Return all of the data exactly as given.

============================================================

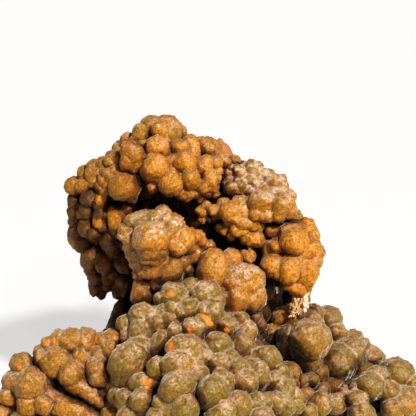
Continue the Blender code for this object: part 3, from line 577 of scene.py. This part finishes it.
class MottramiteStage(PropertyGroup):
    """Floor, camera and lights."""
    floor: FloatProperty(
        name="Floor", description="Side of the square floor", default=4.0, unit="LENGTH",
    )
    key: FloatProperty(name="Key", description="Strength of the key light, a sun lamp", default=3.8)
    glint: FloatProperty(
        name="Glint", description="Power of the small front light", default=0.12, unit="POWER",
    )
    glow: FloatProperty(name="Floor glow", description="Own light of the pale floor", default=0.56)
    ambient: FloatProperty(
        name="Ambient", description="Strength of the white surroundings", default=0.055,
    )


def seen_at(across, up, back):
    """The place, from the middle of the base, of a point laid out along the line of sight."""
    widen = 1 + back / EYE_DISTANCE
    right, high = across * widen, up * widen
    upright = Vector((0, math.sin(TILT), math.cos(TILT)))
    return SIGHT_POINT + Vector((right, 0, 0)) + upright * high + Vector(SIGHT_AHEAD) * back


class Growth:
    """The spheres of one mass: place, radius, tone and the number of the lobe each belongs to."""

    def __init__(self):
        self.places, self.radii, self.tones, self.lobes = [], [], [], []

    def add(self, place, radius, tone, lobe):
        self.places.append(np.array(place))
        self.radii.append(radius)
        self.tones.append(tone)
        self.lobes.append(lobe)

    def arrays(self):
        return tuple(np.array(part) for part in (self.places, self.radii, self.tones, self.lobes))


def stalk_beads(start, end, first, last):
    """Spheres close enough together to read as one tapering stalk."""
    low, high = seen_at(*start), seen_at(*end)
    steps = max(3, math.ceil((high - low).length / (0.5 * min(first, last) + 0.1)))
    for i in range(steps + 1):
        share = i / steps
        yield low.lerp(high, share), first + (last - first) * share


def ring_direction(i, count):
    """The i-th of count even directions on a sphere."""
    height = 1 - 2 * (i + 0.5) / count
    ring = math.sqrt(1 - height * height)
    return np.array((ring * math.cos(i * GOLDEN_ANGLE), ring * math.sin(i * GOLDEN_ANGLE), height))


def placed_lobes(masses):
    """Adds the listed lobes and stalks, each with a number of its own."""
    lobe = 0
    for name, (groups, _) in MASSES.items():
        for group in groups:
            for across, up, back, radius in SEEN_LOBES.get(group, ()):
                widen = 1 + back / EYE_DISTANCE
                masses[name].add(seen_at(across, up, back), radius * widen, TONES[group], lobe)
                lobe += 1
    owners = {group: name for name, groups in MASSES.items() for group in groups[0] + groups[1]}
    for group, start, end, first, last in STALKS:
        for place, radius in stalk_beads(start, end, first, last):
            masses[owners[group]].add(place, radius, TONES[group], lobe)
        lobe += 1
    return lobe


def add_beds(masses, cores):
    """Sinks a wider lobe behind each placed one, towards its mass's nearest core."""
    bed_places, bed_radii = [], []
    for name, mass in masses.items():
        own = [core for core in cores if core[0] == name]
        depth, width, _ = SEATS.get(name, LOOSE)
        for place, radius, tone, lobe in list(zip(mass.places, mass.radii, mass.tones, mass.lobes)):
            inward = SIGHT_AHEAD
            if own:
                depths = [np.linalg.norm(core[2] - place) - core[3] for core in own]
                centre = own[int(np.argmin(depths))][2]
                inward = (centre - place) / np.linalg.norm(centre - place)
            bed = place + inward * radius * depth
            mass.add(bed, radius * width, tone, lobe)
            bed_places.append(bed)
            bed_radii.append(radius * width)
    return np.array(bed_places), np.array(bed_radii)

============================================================

The answer:
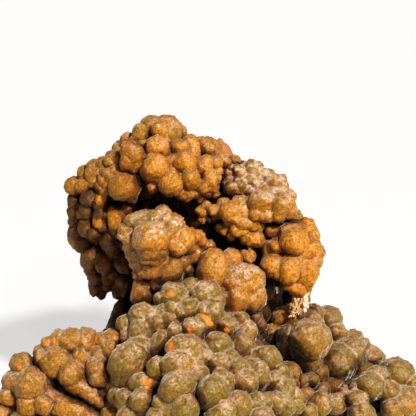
Continue the Blender code for this object: part 3, from line 577 of scene.py. This part finishes it.
class MottramiteStage(PropertyGroup):
    """Floor, camera and lights."""
    floor: FloatProperty(
        name="Floor", description="Side of the square floor", default=4.0, unit="LENGTH",
    )
    key: FloatProperty(name="Key", description="Strength of the key light, a sun lamp", default=3.8)
    glint: FloatProperty(
        name="Glint", description="Power of the small front light", default=0.12, unit="POWER",
    )
    glow: FloatProperty(name="Floor glow", description="Own light of the pale floor", default=0.56)
    ambient: FloatProperty(
        name="Ambient", description="Strength of the white surroundings", default=0.055,
    )


def seen_at(across, up, back):
    """The place, from the middle of the base, of a point laid out along the line of sight."""
    widen = 1 + back / EYE_DISTANCE
    right, high = across * widen, up * widen
    upright = Vector((0, math.sin(TILT), math.cos(TILT)))
    return SIGHT_POINT + Vector((right, 0, 0)) + upright * high + Vector(SIGHT_AHEAD) * back


class Growth:
    """The spheres of one mass: place, radius, tone and the number of the lobe each belongs to."""

    def __init__(self):
        self.places, self.radii, self.tones, self.lobes = [], [], [], []

    def add(self, place, radius, tone, lobe):
        self.places.append(np.array(place))
        self.radii.append(radius)
        self.tones.append(tone)
        self.lobes.append(lobe)

    def arrays(self):
        return tuple(np.array(part) for part in (self.places, self.radii, self.tones, self.lobes))


def stalk_beads(start, end, first, last):
    """Spheres close enough together to read as one tapering stalk."""
    low, high = seen_at(*start), seen_at(*end)
    steps = max(3, math.ceil((high - low).length / (0.5 * min(first, last) + 0.1)))
    for i in range(steps + 1):
        share = i / steps
        yield low.lerp(high, share), first + (last - first) * share


def ring_direction(i, count):
    """The i-th of count even directions on a sphere."""
    height = 1 - 2 * (i + 0.5) / count
    ring = math.sqrt(1 - height * height)
    return np.array((ring * math.cos(i * GOLDEN_ANGLE), ring * math.sin(i * GOLDEN_ANGLE), height))


def placed_lobes(masses):
    """Adds the listed lobes and stalks, each with a number of its own."""
    lobe = 0
    for name, (groups, _) in MASSES.items():
        for group in groups:
            for across, up, back, radius in SEEN_LOBES.get(group, ()):
                widen = 1 + back / EYE_DISTANCE
                masses[name].add(seen_at(across, up, back), radius * widen, TONES[group], lobe)
                lobe += 1
    owners = {group: name for name, groups in MASSES.items() for group in groups[0] + groups[1]}
    for group, start, end, first, last in STALKS:
        for place, radius in stalk_beads(start, end, first, last):
            masses[owners[group]].add(place, radius, TONES[group], lobe)
        lobe += 1
    return lobe


def add_beds(masses, cores):
    """Sinks a wider lobe behind each placed one, towards its mass's nearest core."""
    bed_places, bed_radii = [], []
    for name, mass in masses.items():
        own = [core for core in cores if core[0] == name]
        depth, width, _ = SEATS.get(name, LOOSE)
        for place, radius, tone, lobe in list(zip(mass.places, mass.radii, mass.tones, mass.lobes)):
            inward = SIGHT_AHEAD
            if own:
                depths = [np.linalg.norm(core[2] - place) - core[3] for core in own]
                centre = own[int(np.argmin(depths))][2]
                inward = (centre - place) / np.linalg.norm(centre - place)
            bed = place + inward * radius * depth
            mass.add(bed, radius * width, tone, lobe)
            bed_places.append(bed)
            bed_radii.append(radius * width)
    return np.array(bed_places), np.array(bed_radii)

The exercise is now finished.